I found a video of Linda. She appears at 9 min. 36 seconds of this video. http://www.havaneseforum.com/showthread.php?p=459912#post459912


----------



## motherslittlehelper (Mar 18, 2010)

ound: Haha, Dave - not even close! I was sure you had the clip of the girl hysterically crying - that wasn't me either. I could never understand the hysterical crying thing. I wasn't a blonde with big hair either. But I do remember seeing the Beatles on Ed Sullivan. Soooo long ago!


----------



## davetgabby (Dec 29, 2007)

yeah for that time, it was as big as the moon landing, the assassination of Kennedy . Every one young and old saw it.


----------



## whimsy (Apr 3, 2010)

Yep...I was a big fan.


----------



## davetgabby (Dec 29, 2007)

whimsy said:


> Yep...I was a big fan.


yeah now that I think of it., that lady looked like you possibly???


----------



## whimsy (Apr 3, 2010)

davetgabby said:


> yeah now that I think of it., that lady looked like you possibly???

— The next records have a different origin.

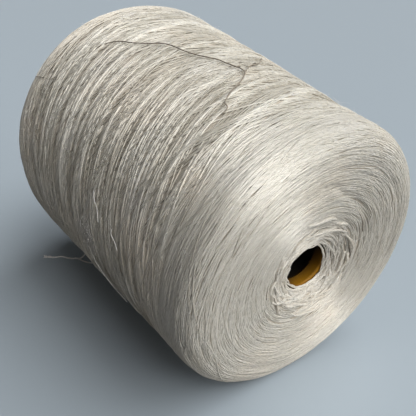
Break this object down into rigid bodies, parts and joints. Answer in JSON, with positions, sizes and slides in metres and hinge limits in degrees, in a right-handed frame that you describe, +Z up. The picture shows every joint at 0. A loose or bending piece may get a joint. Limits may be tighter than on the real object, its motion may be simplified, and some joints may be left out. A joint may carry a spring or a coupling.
{
  "type": "thread cone",
  "caption": "Large cone of silky waxed thread, cross-wound on a tapered hollow plastic core that draws out of the wide end; lies on its side.",
  "frame": {"origin": "on the floor under the middle of the cone as it lies on its side, without its free end of thread", "axes": "+X from the wide end to the nose, +Y to the side, +Z up; the cone's axis falls towards the nose by its half angle"},
  "size_m": [0.1874, 0.1496, 0.1471],
  "materials": {
    "core_plastic": "translucent amber moulded plastic, satin",
    "thread": "silky, lightly waxed, natural white",
    "slack_thread": "the same thread, dusty and grey"
  },
  "bodies": {
    "package": {"thread_body": "thread", "outer_turns_thread": "thread", "mouth_loops": "thread", "slack_strand": "slack_thread", "thread_tail": "thread"},
    "core": {"cone_core": "core_plastic"}
  },
  "joints": [
    {"name": "core_slide", "type": "slide", "parent": "package", "child": "core", "axis": [-0.9946, 0, 0.1037], "range_m": [0, 0.16]}
  ]
}
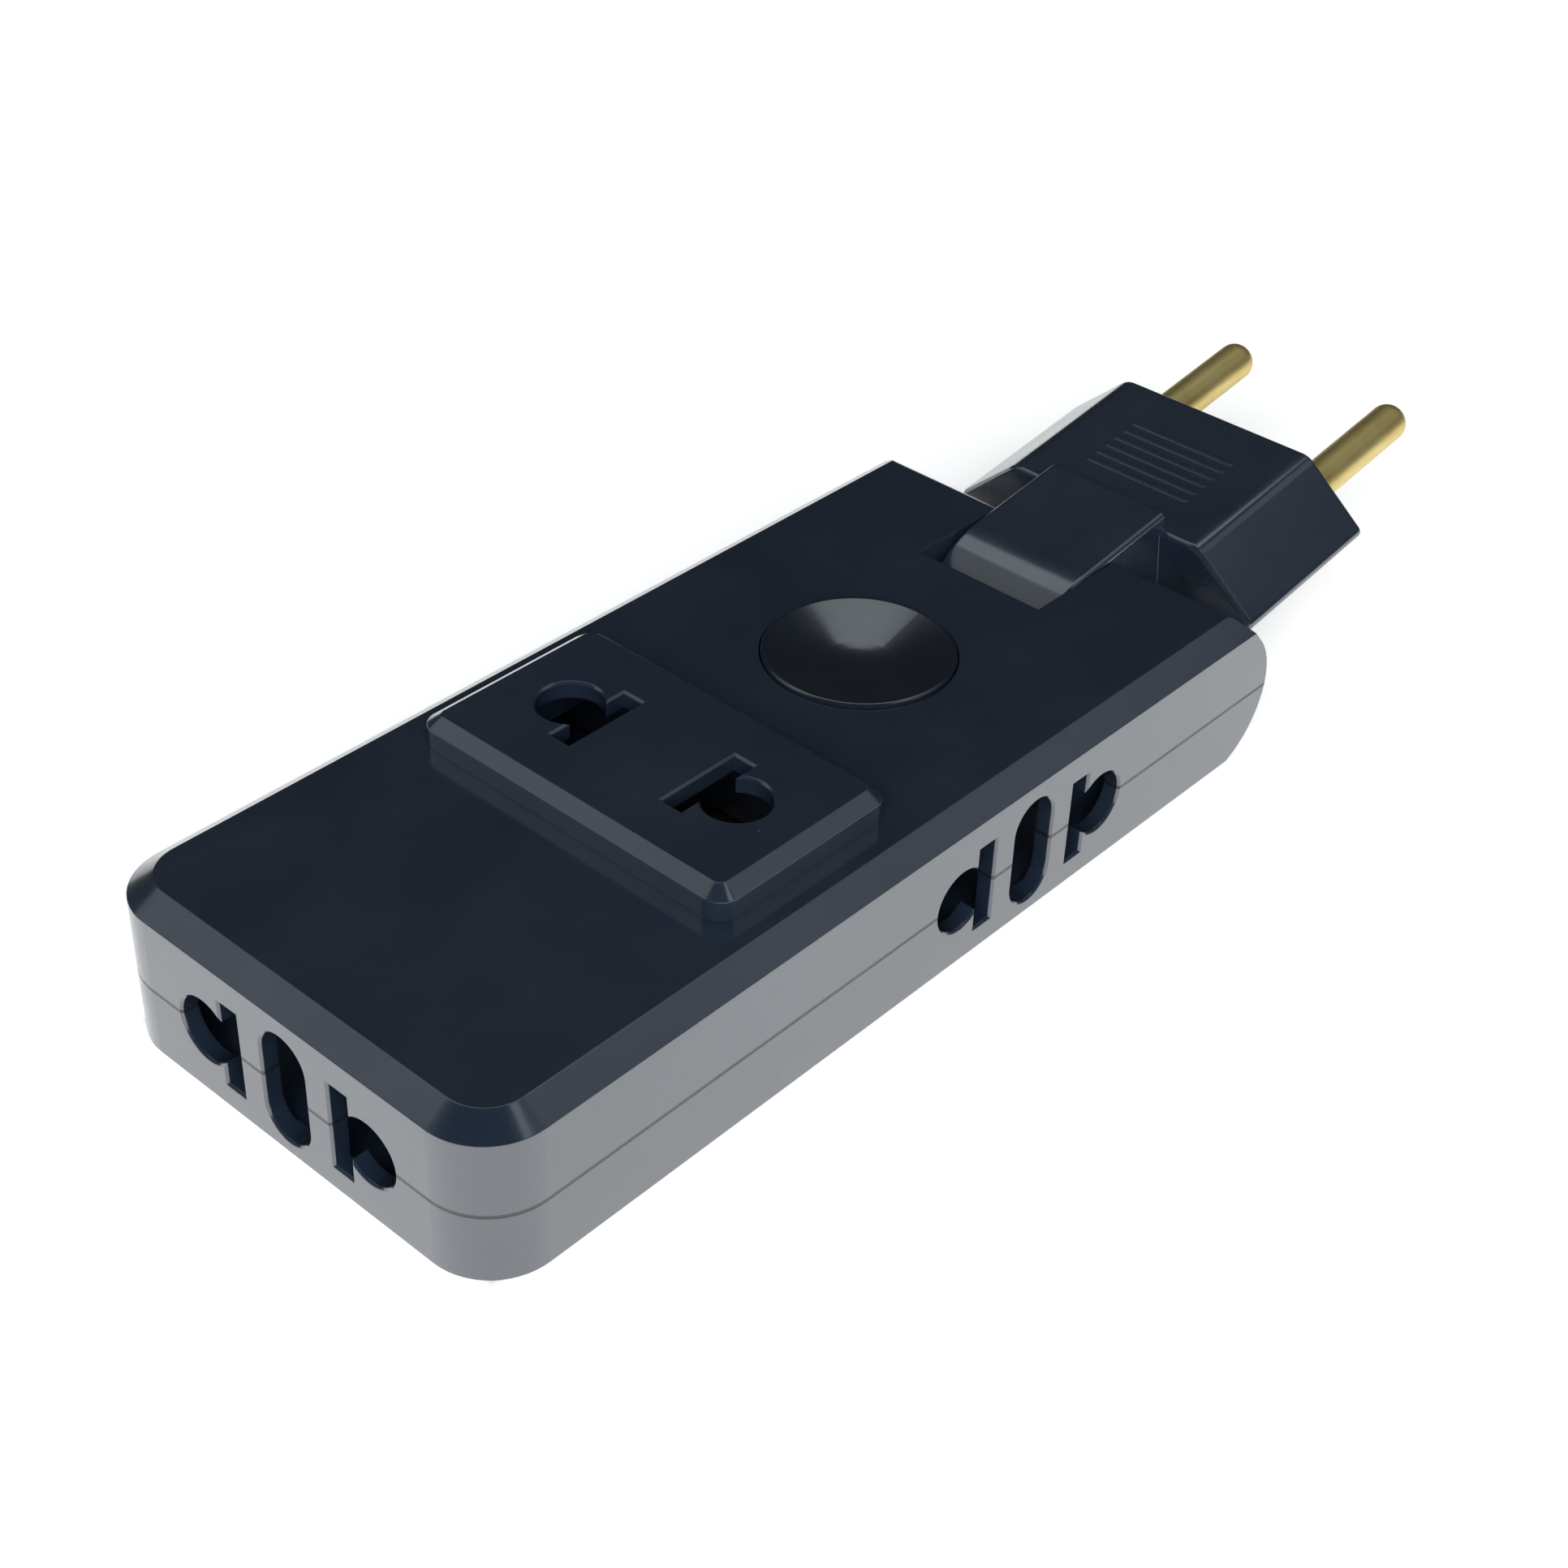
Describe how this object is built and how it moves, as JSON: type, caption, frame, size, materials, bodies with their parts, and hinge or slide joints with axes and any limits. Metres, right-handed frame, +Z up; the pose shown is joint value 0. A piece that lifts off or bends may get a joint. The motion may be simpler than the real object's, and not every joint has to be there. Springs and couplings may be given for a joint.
{
  "type": "rotating plug adapter",
  "caption": "Flat outlet bar with side, end and raised top outlets, a dished push button and a two-pin plug that swings on a hinge.",
  "frame": {"origin": "middle of the case's flat base", "axes": "+X along the case towards the plug, +Z up through the raised outlet block, the pictured long side faces -Y"},
  "size_m": [0.1399, 0.0444, 0.0184],
  "materials": {
    "case_plastic": "semi-gloss moulded",
    "block_plastic": "semi-gloss moulded",
    "button_plastic": "gloss moulded",
    "switch_plastic": "matte moulded",
    "strip_brass": "rolled strip",
    "pin_brass": "turned and polished",
    "steel": "zinc plated"
  },
  "bodies": {
    "case": {"bottom_shell": "case_plastic", "top_shell": "case_plastic", "top_outlet_block": "block_plastic", "case_screws": "steel", "live_rail": "strip_brass", "neutral_rail": "strip_brass", "live_feed_bar": "strip_brass", "live_hinge_leaf": "strip_brass", "neutral_hinge_leaf": "strip_brass", "near_outlet_live_clip": "strip_brass", "near_outlet_neutral_clip": "strip_brass", "far_outlet_live_clip": "strip_brass", "far_outlet_neutral_clip": "strip_brass", "end_outlet_live_clip": "strip_brass", "end_outlet_neutral_clip": "strip_brass", "top_outlet_live_clip": "strip_brass", "top_outlet_neutral_clip": "strip_brass", "switch_base": "switch_plastic", "switch_cover": "switch_plastic", "button_spring": "steel"},
    "plug": {"plug_upper_half": "case_plastic", "plug_lower_half": "case_plastic", "plug_screw": "steel", "plug_live_pin": "pin_brass", "plug_neutral_pin": "pin_brass", "live_trunnion": "pin_brass", "neutral_trunnion": "pin_brass", "plug_live_lead": "strip_brass", "plug_neutral_lead": "strip_brass"},
    "button": {"button_cap": "button_plastic", "switch_bridge": "strip_brass"}
  },
  "joints": [
    {"name": "plug_hinge", "type": "hinge", "parent": "case", "child": "plug", "pos_m": [0.0414, 0, 0.0076], "axis": [0, -1, 0], "range_deg": [-97.8, 82.2]},
    {"name": "button_press", "type": "slide", "parent": "case", "child": "button", "axis": [0, 0, -1], "range_m": [0, 0.0015], "stiffness_N_per_m": 800, "springref_m": -0.0015, "deforming": ["button_spring"]}
  ]
}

LOL...nope not me! Never saw them in person. Now, if it were a Tom Jones concert,well then that could have been me!:whoo:


----------



## Milo's Mom (Aug 31, 2008)

Never had the thrill of seeing the Beatles in person, but I've seen Paul McCartney in Boston and Yankee Stadium. He's still amazing........love him!


----------



## Luciledodd (Sep 5, 2009)

I ddn't care for the Beatles back then--just a song or two. Now one of these days I will tell my Elvis story--maybe it will have to wait and be published after I die. lol


----------



## motherslittlehelper (Mar 18, 2010)

Luciledodd said:


> I ddn't care for the Beatles back then--just a song or two. Now one of these days I will tell my Elvis story--maybe it will have to wait and be published after I die. lol


Oh, don't wait Lucile! Let us hear it now! :biggrin1:

I was never an Elvis fan. I did love the Beatles when they came out, but they didn't reduce me to a screaming hysterical mess when I saw them on TV and I doubt they would have if I had ever been able to go to a concert. And then I preferred the edgier sound of the Rolling Stones. I liked a lot of the British bands.


----------